If Rishwain were to come to WSU, he would take over the scholarship vacated by graduating senior Samajae Haynes-Jones. Ricky Torres and Jamarius Burton would likely handle the point guard duties in the 2019-20 season, while Rishwain would likely compete with Erik Stevenson and Chance Moore for minutes at shooting guard.

While Rishwain admits he’s more of an offensive player at this point in his career, he likes the “Play Angry” style of defense that Marshall’s teams have played in the past. Rishwain, who averaged 18.2 points, 5.4 rebounds and 2.4 assists for Notre Dame High in Sherman Oaks, Calif., as a junior, thinks his offensive game would be a plus.

“I think I’m a smooth player, my high school coach calls me, ‘Silky Smooth,’ “ Rishwain said. “This summer I was mainly just a knockdown shooter, but I think I’ve shown over the summer that I can drive, I can create, I can rebound, I have good court vision.

“I know I’m more of an offensive player, but I’m willing to do whatever it takes to win like WSU has and to make the fans go crazy and get to the tournament.
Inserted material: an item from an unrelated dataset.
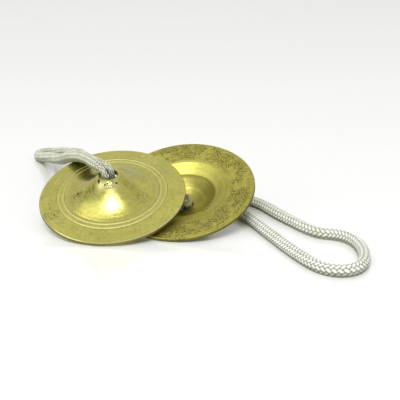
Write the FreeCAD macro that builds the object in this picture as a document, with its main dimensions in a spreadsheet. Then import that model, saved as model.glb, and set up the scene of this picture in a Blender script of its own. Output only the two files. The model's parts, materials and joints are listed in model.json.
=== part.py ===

All of that would make it well worth it. I know if I go there, defense will be a really big thing.”

Rishwain received more than 10 offers this summer, but told The Eagle he has narrowed his list down to four: Wichita State, Boston College, San Francisco and Colorado. He is planning on taking official visits to Boston College and San Francisco, while there is mutual interest with Colorado but an official offer has yet to be extended.

Class of 2019 recruits can sign their letter of intent during a one-week window later this fall, starting Nov. 14 and ending Nov. 21.